▶ _Instruction_: Give the data below again, word for word.

▶ _Provided material_:
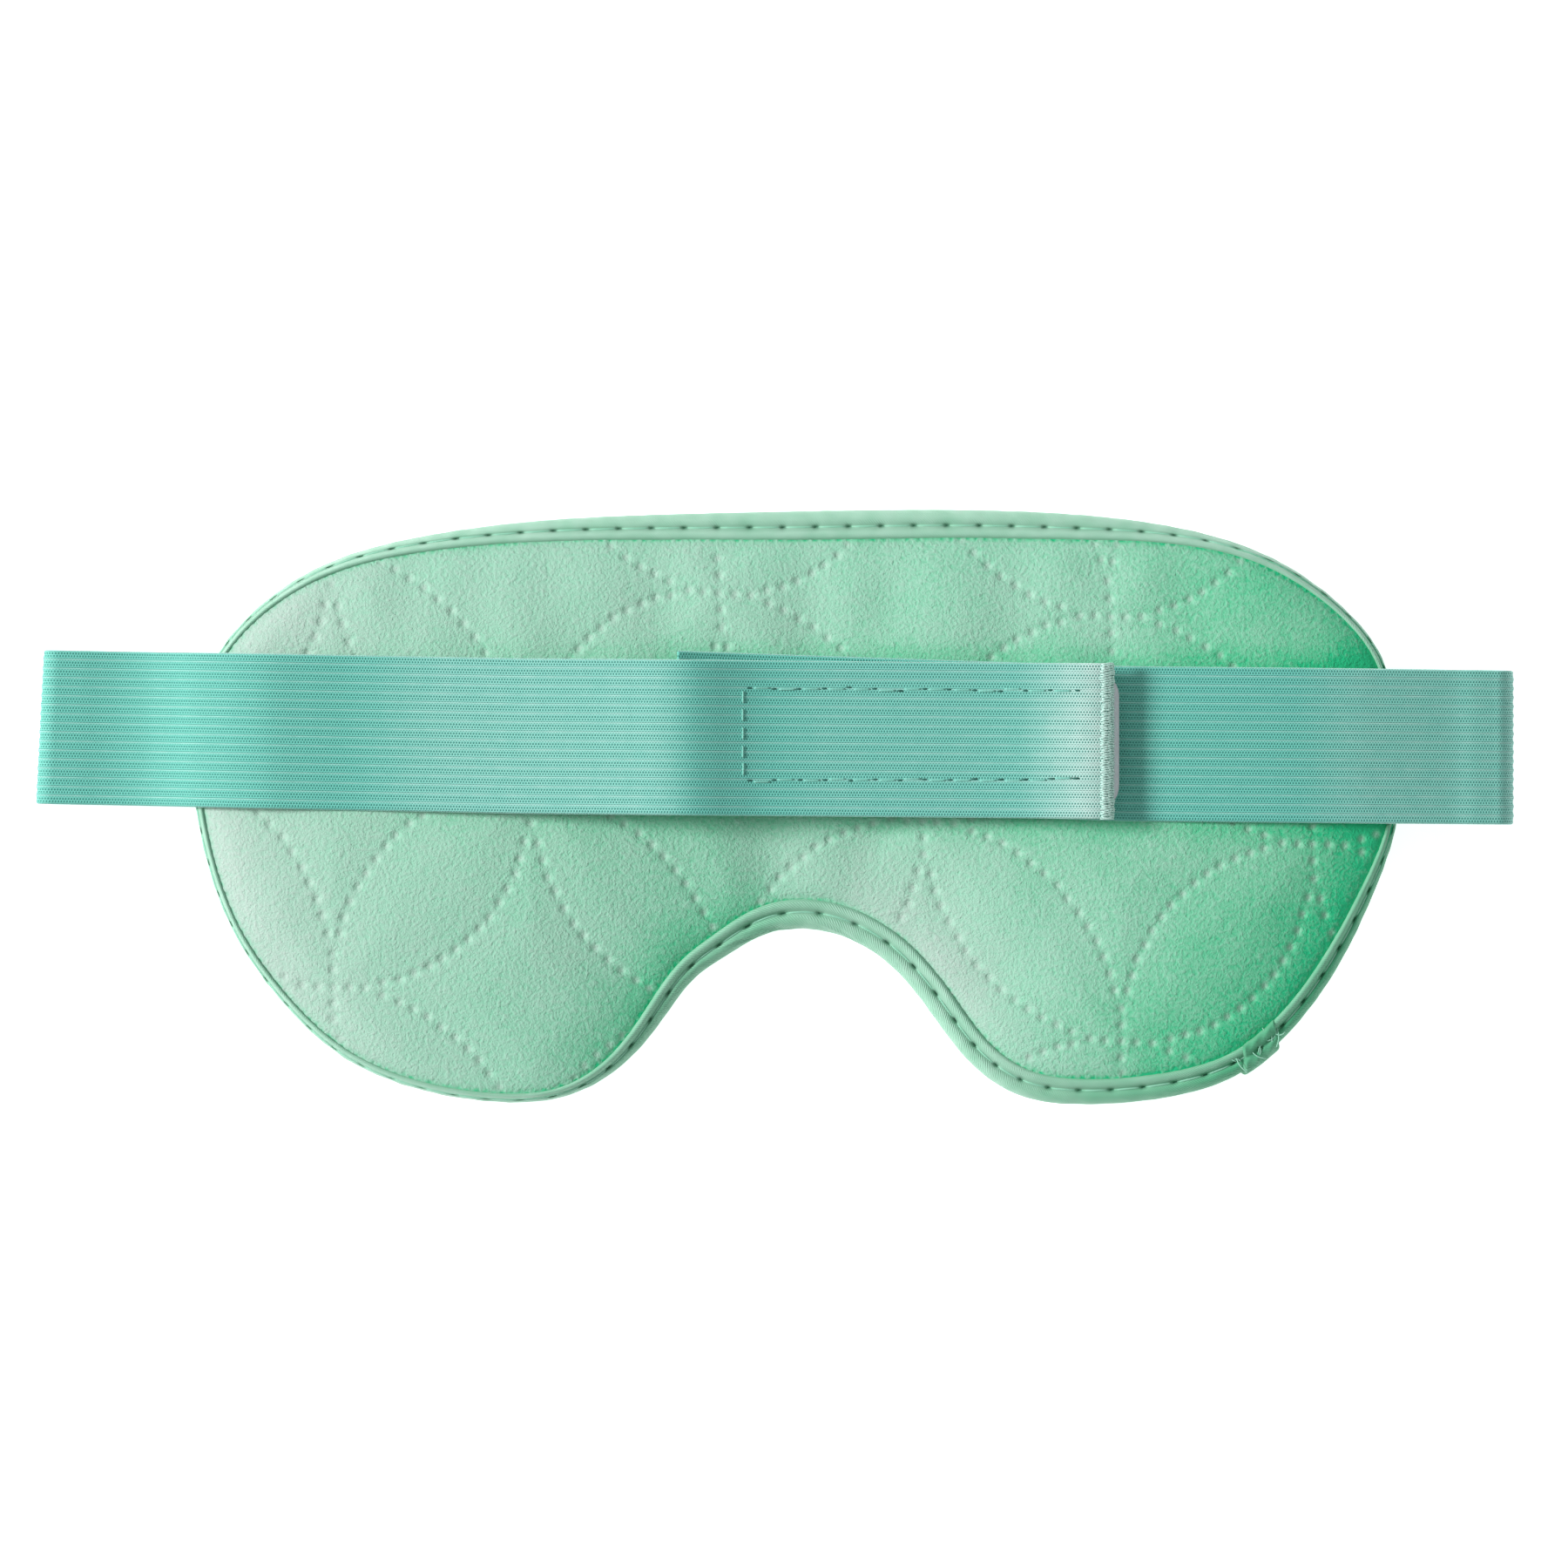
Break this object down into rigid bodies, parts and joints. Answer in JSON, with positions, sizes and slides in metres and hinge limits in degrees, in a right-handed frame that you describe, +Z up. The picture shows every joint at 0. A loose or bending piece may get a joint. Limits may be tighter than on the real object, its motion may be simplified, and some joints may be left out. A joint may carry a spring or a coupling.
{
  "type": "eye pillow",
  "caption": "Quilted, bound eye pillow filled with flaxseed, on an elastic head strap in two halves that close with hook-and-loop tape.",
  "frame": {"origin": "on the ground plane, below the centre of the whole object's bounding box", "axes": "+X along the pillow's length towards the right strap fold, +Y from the nose notch to the forehead edge, +Z up from the outer cover to the quilted face"},
  "size_m": [0.237, 0.0983, 0.0176],
  "materials": {
    "quilted_suede": "brushed microsuede, embossed in overlapping circles of dots",
    "cover_satin": "satin, plain panel",
    "binding_satin": "satin bias tape, soft sheen",
    "felt_padding": "soft needled felt",
    "wadding": "lofty polyester wadding",
    "cotton_lining": "plain weave cotton",
    "flaxseed": "glossy loose seeds",
    "sewing_thread": "twisted polyester thread",
    "patch_thread": "twisted polyester thread",
    "woven_elastic": "ribbed woven elastic, soft sheen",
    "hook_tape": "moulded hooks on a woven tape",
    "loop_tape": "brushed nylon loops"
  },
  "bodies": {
    "mask": {"outer_cover": "cover_satin", "front_padding": "felt_padding", "inner_bag": "cotton_lining", "flaxseed_fill_left": "flaxseed", "flaxseed_fill_right": "flaxseed", "quilt_backing": "cotton_lining", "quilt_wadding": "wadding", "quilted_face": "quilted_suede", "edge_binding": "binding_satin", "binding_join": "binding_satin", "binding_stitching": "sewing_thread", "left_strap_fixed_run": "woven_elastic", "right_strap_fixed_run": "woven_elastic", "left_strap_tack": "sewing_thread", "right_strap_tack": "sewing_thread"},
    "left_strap": {"left_strap": "woven_elastic"},
    "hook_tab": {"hook_tab": "woven_elastic", "hook_patch": "hook_tape", "hook_patch_stitching": "patch_thread"},
    "right_strap": {"right_strap": "woven_elastic", "loop_patch": "loop_tape", "loop_patch_stitching": "patch_thread"}
  },
  "joints": [
    {"name": "left_strap_fold", "type": "hinge", "parent": "mask", "child": "left_strap", "pos_m": [-0.1186, 0.0116, 0.0025], "axis": [0, -1, 0], "range_deg": [0, 160]},
    {"name": "tab_peel", "type": "hinge", "parent": "left_strap", "child": "hook_tab", "pos_m": [-0.0084, 0.0116, 0.0173], "axis": [0, -1, 0], "range_deg": [0, 150]},
    {"name": "right_strap_fold", "type": "hinge", "parent": "mask", "child": "right_strap", "pos_m": [0.1186, 0.0116, 0.0025], "axis": [0, 1, 0], "range_deg": [0, 115.3]}
  ],
  "couplings": [
    {"joint": "right_strap_fold", "follows": "left_strap_fold", "ratio": 0.72}
  ]
}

▶ _Output of the exercise_:
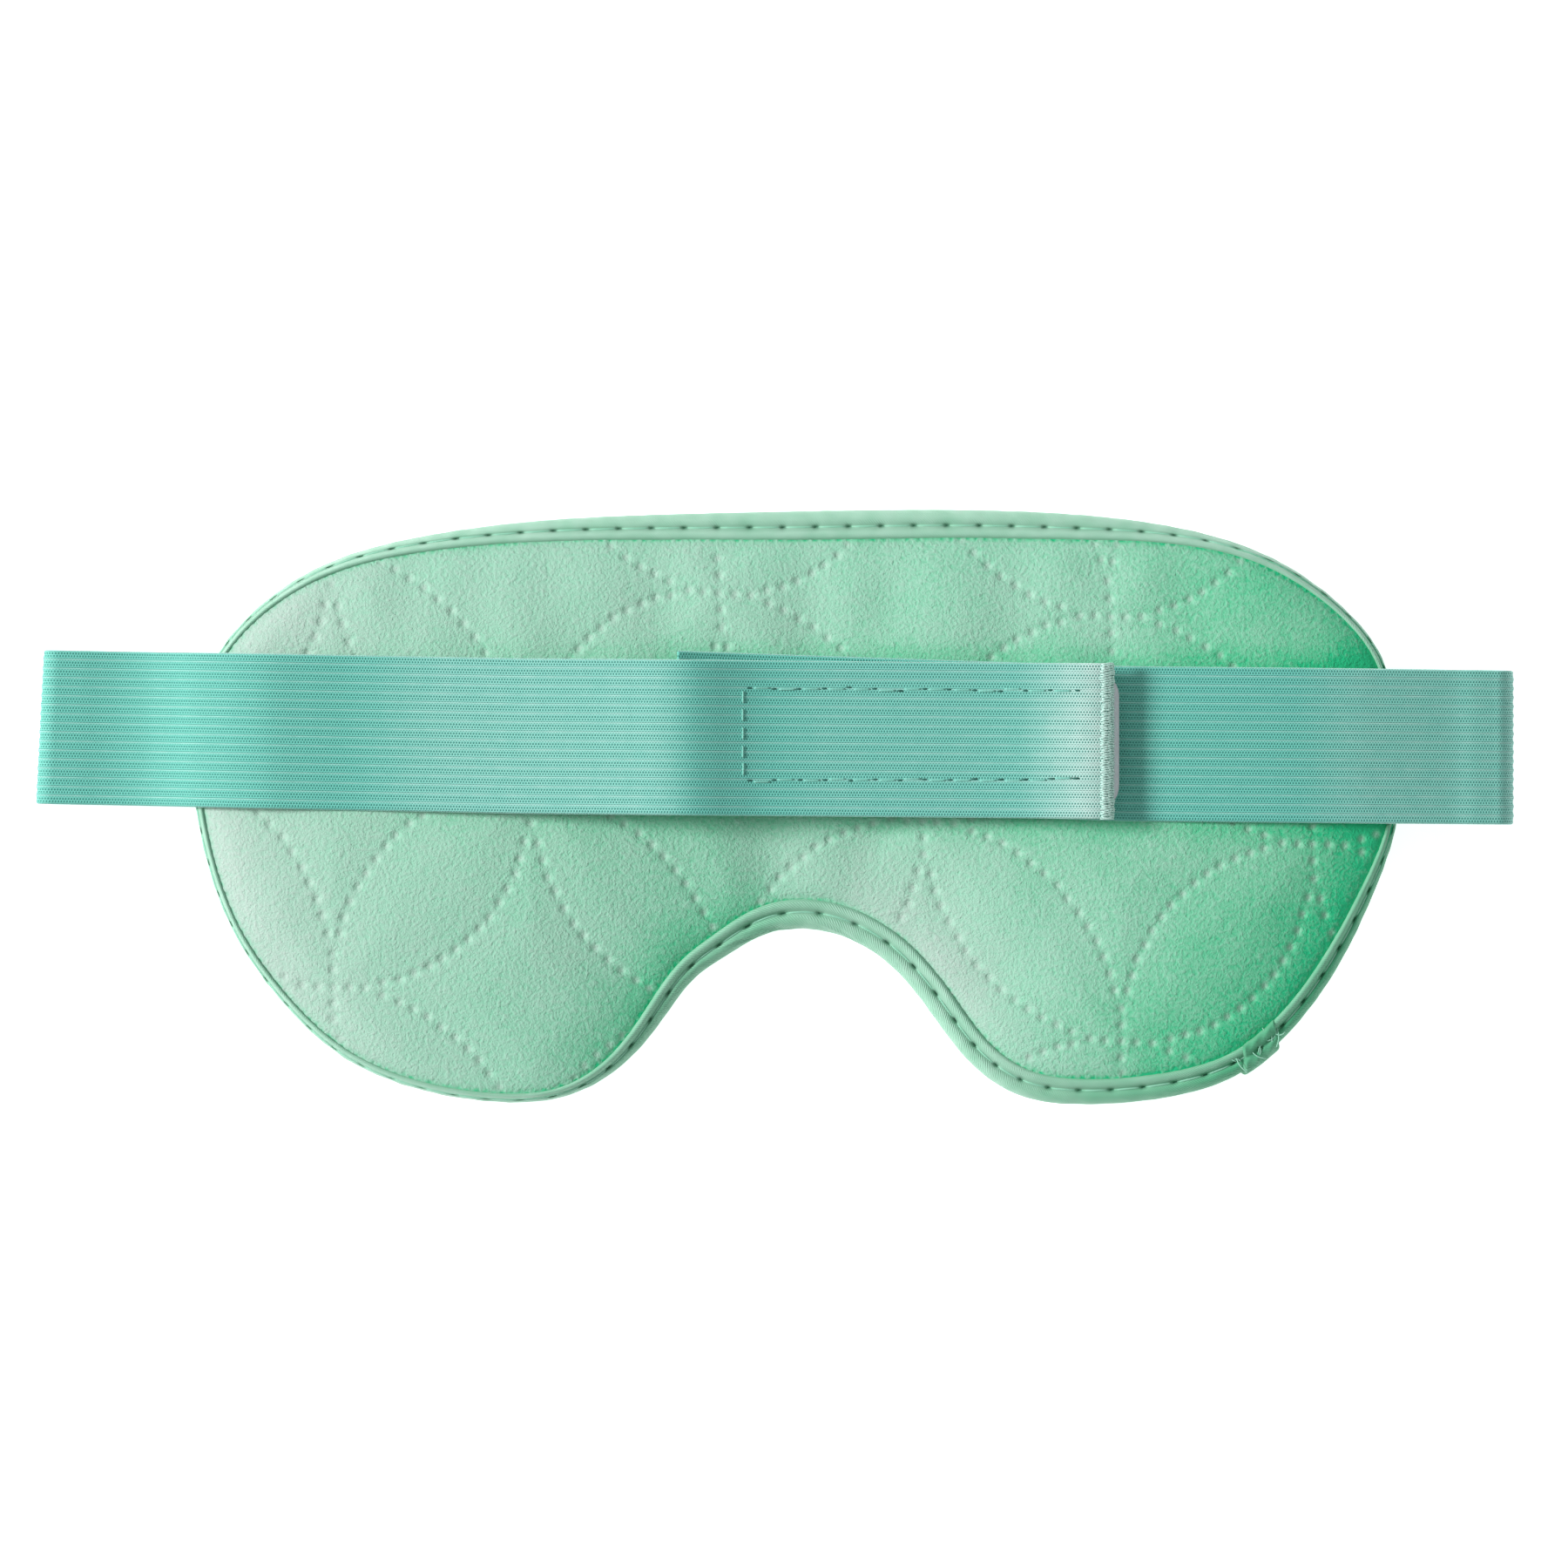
Break this object down into rigid bodies, parts and joints. Answer in JSON, with positions, sizes and slides in metres and hinge limits in degrees, in a right-handed frame that you describe, +Z up. The picture shows every joint at 0. A loose or bending piece may get a joint. Limits may be tighter than on the real object, its motion may be simplified, and some joints may be left out. A joint may carry a spring or a coupling.
{
  "type": "eye pillow",
  "caption": "Quilted, bound eye pillow filled with flaxseed, on an elastic head strap in two halves that close with hook-and-loop tape.",
  "frame": {"origin": "on the ground plane, below the centre of the whole object's bounding box", "axes": "+X along the pillow's length towards the right strap fold, +Y from the nose notch to the forehead edge, +Z up from the outer cover to the quilted face"},
  "size_m": [0.237, 0.0983, 0.0176],
  "materials": {
    "quilted_suede": "brushed microsuede, embossed in overlapping circles of dots",
    "cover_satin": "satin, plain panel",
    "binding_satin": "satin bias tape, soft sheen",
    "felt_padding": "soft needled felt",
    "wadding": "lofty polyester wadding",
    "cotton_lining": "plain weave cotton",
    "flaxseed": "glossy loose seeds",
    "sewing_thread": "twisted polyester thread",
    "patch_thread": "twisted polyester thread",
    "woven_elastic": "ribbed woven elastic, soft sheen",
    "hook_tape": "moulded hooks on a woven tape",
    "loop_tape": "brushed nylon loops"
  },
  "bodies": {
    "mask": {"outer_cover": "cover_satin", "front_padding": "felt_padding", "inner_bag": "cotton_lining", "flaxseed_fill_left": "flaxseed", "flaxseed_fill_right": "flaxseed", "quilt_backing": "cotton_lining", "quilt_wadding": "wadding", "quilted_face": "quilted_suede", "edge_binding": "binding_satin", "binding_join": "binding_satin", "binding_stitching": "sewing_thread", "left_strap_fixed_run": "woven_elastic", "right_strap_fixed_run": "woven_elastic", "left_strap_tack": "sewing_thread", "right_strap_tack": "sewing_thread"},
    "left_strap": {"left_strap": "woven_elastic"},
    "hook_tab": {"hook_tab": "woven_elastic", "hook_patch": "hook_tape", "hook_patch_stitching": "patch_thread"},
    "right_strap": {"right_strap": "woven_elastic", "loop_patch": "loop_tape", "loop_patch_stitching": "patch_thread"}
  },
  "joints": [
    {"name": "left_strap_fold", "type": "hinge", "parent": "mask", "child": "left_strap", "pos_m": [-0.1186, 0.0116, 0.0025], "axis": [0, -1, 0], "range_deg": [0, 160]},
    {"name": "tab_peel", "type": "hinge", "parent": "left_strap", "child": "hook_tab", "pos_m": [-0.0084, 0.0116, 0.0173], "axis": [0, -1, 0], "range_deg": [0, 150]},
    {"name": "right_strap_fold", "type": "hinge", "parent": "mask", "child": "right_strap", "pos_m": [0.1186, 0.0116, 0.0025], "axis": [0, 1, 0], "range_deg": [0, 115.3]}
  ],
  "couplings": [
    {"joint": "right_strap_fold", "follows": "left_strap_fold", "ratio": 0.72}
  ]
}